Hey, generally the GPs mandate is to maximize value across the entire portfolio. But other factors come into play, notably if this is a tail-end asset in a fund that is nearing the end of its life cycle, and if the lead partner running the deal is still active with the firm (and whether her/his overall track record is meaningfully affected by this single deal (can it be salvaged and improve the partner's standing? does the partner have enough good deals to chalk this one up to "lesson's learned" category during reviews/fundraising).

Generally, at the tail end of the fund (when the fund is nearing end of its harvest period, or perhaps it's already in extension), the goal will be to generate liquidity promptly. The burden of monitoring this company, in the context of the fund's overall returns may not make economic sense for the fund or its investors.

Internally at the GP, it's possible that the lead partner on the deal has either left, or transitioned responsibilities to another individual (so the partner can focus on bigger and better things). Some firms are better at adding value to struggling investments, others are better at maximizing their total return with cap structure antics, while others are great at asset gathering not because, but in-spite of their returns. If the sponsor has been in the news, or has other PortCo's with public debt, or IPO'd its companies in the past, you can dig around for a sense of how they handle different situations.

In short, your intuition is not wrong to think that some sponsors will pay less attention to struggling companies in funds that are at their tail end, especially if the rest of their portfolio is performing well enough to raise capital. Many, however, are merciless about squeezing every potential dollar out of every investment. While the industry is full of hyper-competitive individuals who strive to maximize every dollar, at some point these individuals can make the sometimes rational choice that the amount of attention a struggling PortCo would require to fix is better spent (for themselves, and for their investors), maximizing value elsewhere in the portfolio.

2020 Update: recounting my experiences in PE and sharing thoughts on recent deals at
Aug 6, 2019 - 5:42pm

Tacking on to this, there are some situations out there in which the sponsor has already achieved enough of a return through levered recaps to the point where an exit would simply be the cherry on top. This can happen through a number of different scenarios, but it's usually the case that the company is too levered for a successful public exit, doesn't have enough cash flow to organically de-lever quickly enough, and the sponsor's thesis around a strategic exit/sale to another sponsor turned out to be optimistic (due to timing, company performance, etc.).

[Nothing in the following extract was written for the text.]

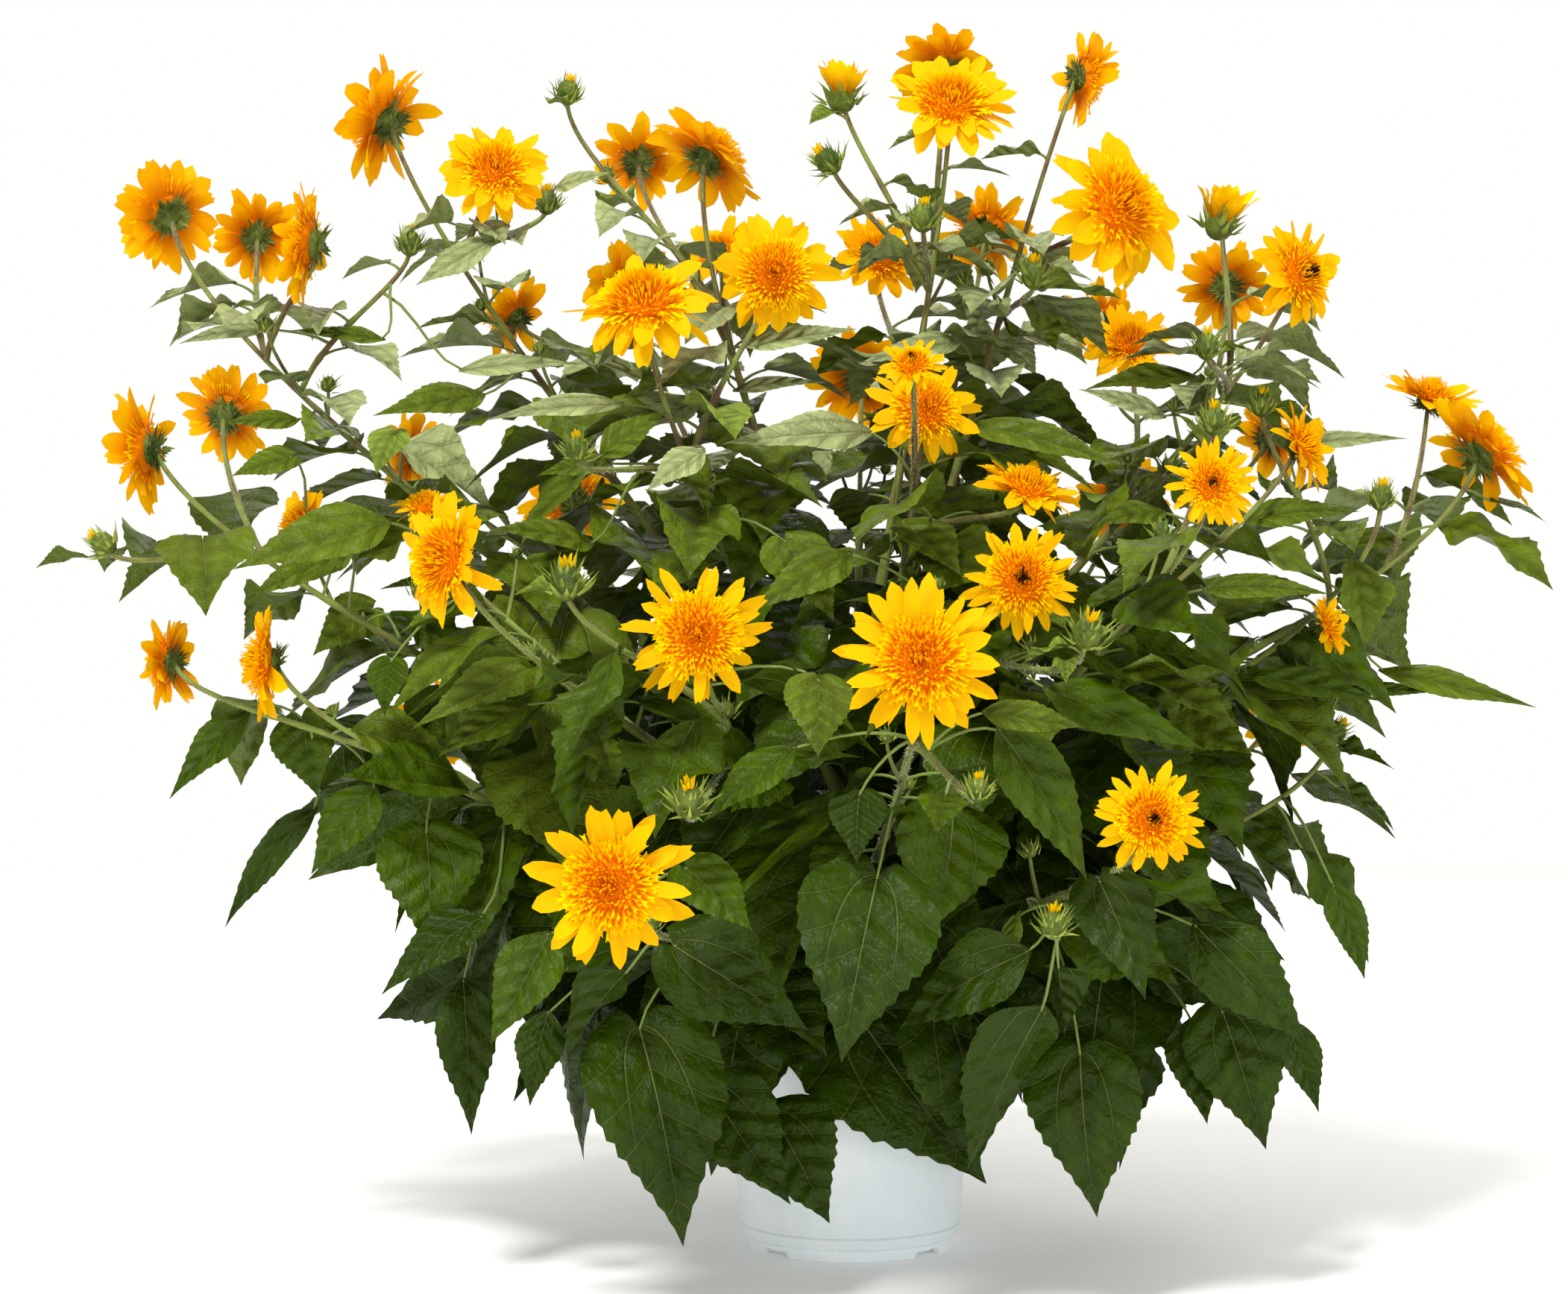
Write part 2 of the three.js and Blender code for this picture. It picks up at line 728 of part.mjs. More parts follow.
const boxesTouch = (a, b) => [0, 1, 2].every((k) => a.min[k] <= b.max[k] && b.min[k] <= a.max[k]);

function keep(owner, solid) {
  limbs.push({ owner, solid, box: solid.boundingBox() });
  return solid;
}

// True if a leaf, grown a little on all sides, touches a piece of another node,
// or if its blade touches a piece of its own.
function blocked(owner, leaf) {
  const guard = leafSolid(leaf, LEAF.guard);
  const bladeFoot = leaf.root.clone().addScaledVector(leaf.out, leaf.stalk);
  const blade = leafSolid({ ...leaf, root: bladeFoot, stalk: leaf.blade * 0.1 }, LEAF.guard);
  const box = guard.boundingBox();
  return limbs
    .filter((piece) => boxesTouch(piece.box, box))
    .some((piece) => !(piece.owner === owner ? blade : guard).intersect(piece.solid).isEmpty());
}

const boughRadius = (t) => blend(SHOOT.footRadius, SHOOT.tipRadius, Math.min(1, t * 1.4));
const sideRadius = (t) => blend(SHOOT.sideFootRadius, SHOOT.sideTipRadius, t);

// ---------------------------------------------------------------- the whole plant

const plant = new THREE.Group();
plant.name = "sunflower_plant";

const potSolid = keep("pot", pot());
const peatSolid = keep("peat", peat());
const stemSolid = keep("main_stem", mainStem());
const stemRoom = mainStem(CLEARANCE); // what every bough and twig is cut back to
plant.add(meshOf("pot", potSolid, WHITE_PLASTIC));
plant.add(meshOf("peat", peatSolid, PEAT));
plant.add(meshOf("main_stem", stemSolid, STEM_GREEN));

// The stalks and heads of every shoot come first, so that each leaf can keep clear of all of them.
const masses = SHOOTS.map((shoot, index) => {
  const name = `foliage_${shoot.name}`;
  const leader = leaderRoute(shoot);
  const hasBough = shoot.bough !== false;
  if (hasBough) {
    const bough = limb(leader, 0, SHOOT.boughShare, boughRadius, 5, SHOOT.boughSteps).subtract(stemRoom);
    plant.add(meshOf(`shoot_${shoot.name}`, keep(`shoot_${shoot.name}`, join([bough])), STEM_GREEN));
  }
  const start = leafyFrom(shoot);
  const twig = limb(leader, start, 1, boughRadius, 3, SHOOT.leaderSteps);
  const sides = sideRoutes(shoot, leader);
  const stalks = [
    hasBough ? twig : join([twig.subtract(stemRoom)]),
    ...sides.map((side) => limb(side, 0, 1, sideRadius, 3, SHOOT.sideSteps)),
  ];
  const heads = shoot.tips.map((tip) => (tip.open ? flowerHead(tip) : budHead(tip)));
  [...stalks, ...heads].forEach((solid) => keep(name, solid));
  const leaves = (shoot.leaves ?? []).map((tip) => leafTo(tip, [leader, ...sides]));
  const leafStart = hasBough ? start + SHOOT.bareTwig : SHOOT.bareFoot;
  leaves.push(...leavesOf(leader, leafStart, SHOOT.leafShare, index, { hang: shoot.foot < 230 ? 1 : 0 }));
  sides.forEach((side, k) => {
    const [from, to] = SHOOT.sideLeaves;
    leaves.push(...leavesOf(side, from, to, 100 + index * 8 + k, { young: SHOOT.sideAge }));
  });
  return { name, stalks, heads, leaves };
});

// A skirt of short twigs low on the main stem carries the largest leaves, which hang round the pot.
for (let i = 0; i < SKIRT.count; i++) {
  const name = `skirt_${i + 1}`;
  const azimuth = (i / SKIRT.count) * 360 + SKIRT.turn;
  const foot = stemPoint(SKIRT.footHeight + (i % 3) * SKIRT.footStep);
  const outward = heading(azimuth, 20);
  const end = heading(azimuth).multiplyScalar(SKIRT.reach * blend(0.85, 1.15, chance(200, i)));
  end.z = SKIRT.rise + (chance(201, i) - 0.5) * 40;
  const middle = foot.clone().addScaledVector(outward, SKIRT.reach * 0.5);
  const route = new Route(new THREE.QuadraticBezierCurve3(foot, middle, end), evenly(0, 1, SKIRT.steps));
  const radius = (t) => blend(SKIRT.footRadius, SKIRT.tipRadius, t);
  const twig = keep(name, join([limb(route, 0, 1, radius, 3, SKIRT.steps).subtract(stemRoom)]));
  const low = heading(azimuth + 5).multiplyScalar(SKIRT.reach * 1.1);
  low.z = SKIRT.lowest + chance(202, i) * 50;
  const leaves = [leafTo(low, [route])];
  leaves.push(...leavesOf(route, SKIRT.bareFoot, 1, 300 + i, { length: SKIRT.leafLength, hang: SKIRT.hang }));
  leaves.forEach((leaf) => {
    leaf.blade = Math.max(leaf.blade, SKIRT.leafLength * 0.8);
    leaf.width = leaf.blade * LEAF.width[0];
  });
  masses.push({ name, stalks: [twig], heads: [], leaves });
}

for (const { name, stalks, heads, leaves } of masses) {
  const grown = [];
  for (const leaf of leaves) {
    if (blocked(name, leaf)) continue;
    grown.push(keep(name, leafSolid(leaf)));
  }
  plant.add(meshOf(name, join([...stalks, ...heads, ...grown]), LEAF_GREEN));
}

export default plant;
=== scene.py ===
# A bushy, many-flowered sunflower plant in a white nursery pot: its finish, and every leaf,
# flower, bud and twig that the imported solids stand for.
#
# Metres, +Z up, -Y the front. The origin is the middle of the pot's flat underside.

import math

import bmesh
import bpy
import numpy as np
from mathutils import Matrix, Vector, noise
from mathutils.bvhtree import BVHTree


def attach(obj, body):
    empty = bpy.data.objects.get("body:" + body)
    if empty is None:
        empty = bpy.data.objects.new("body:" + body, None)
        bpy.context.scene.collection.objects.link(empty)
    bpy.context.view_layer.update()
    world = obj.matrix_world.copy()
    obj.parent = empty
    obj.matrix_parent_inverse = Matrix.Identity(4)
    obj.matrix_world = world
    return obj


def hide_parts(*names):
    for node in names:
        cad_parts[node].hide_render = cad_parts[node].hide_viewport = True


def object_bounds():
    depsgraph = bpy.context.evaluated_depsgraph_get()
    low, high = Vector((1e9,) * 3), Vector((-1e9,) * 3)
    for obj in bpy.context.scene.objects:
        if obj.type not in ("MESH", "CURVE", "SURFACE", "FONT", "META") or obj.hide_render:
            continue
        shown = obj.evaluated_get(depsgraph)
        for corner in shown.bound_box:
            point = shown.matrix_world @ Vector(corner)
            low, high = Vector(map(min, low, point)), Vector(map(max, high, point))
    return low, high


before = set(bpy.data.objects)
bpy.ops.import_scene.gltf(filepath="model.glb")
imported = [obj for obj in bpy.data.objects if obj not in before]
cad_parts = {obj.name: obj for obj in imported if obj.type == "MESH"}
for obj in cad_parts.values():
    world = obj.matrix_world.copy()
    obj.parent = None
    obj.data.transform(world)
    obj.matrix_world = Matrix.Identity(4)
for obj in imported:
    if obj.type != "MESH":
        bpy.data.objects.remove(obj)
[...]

It's a corner case, but wanted to shed some light on a situation in which a "stranded asset" isn't necessarily considered a negative outcome. The principle still applies: if there are more productive ways to spend your time within the portfolio, then that's what will attract focus.

Aug 6, 2019 - 5:53pm


It's a corner case, but wanted to shed some light on a situation in which a "stranded asset" isn't necessarily considered a negative outcome.

Solid point, sponsors can make a great return on recaps alone.

For the benefit of high yield investors posting/reading here - it would of course be a "negative" outcome for the debt holders.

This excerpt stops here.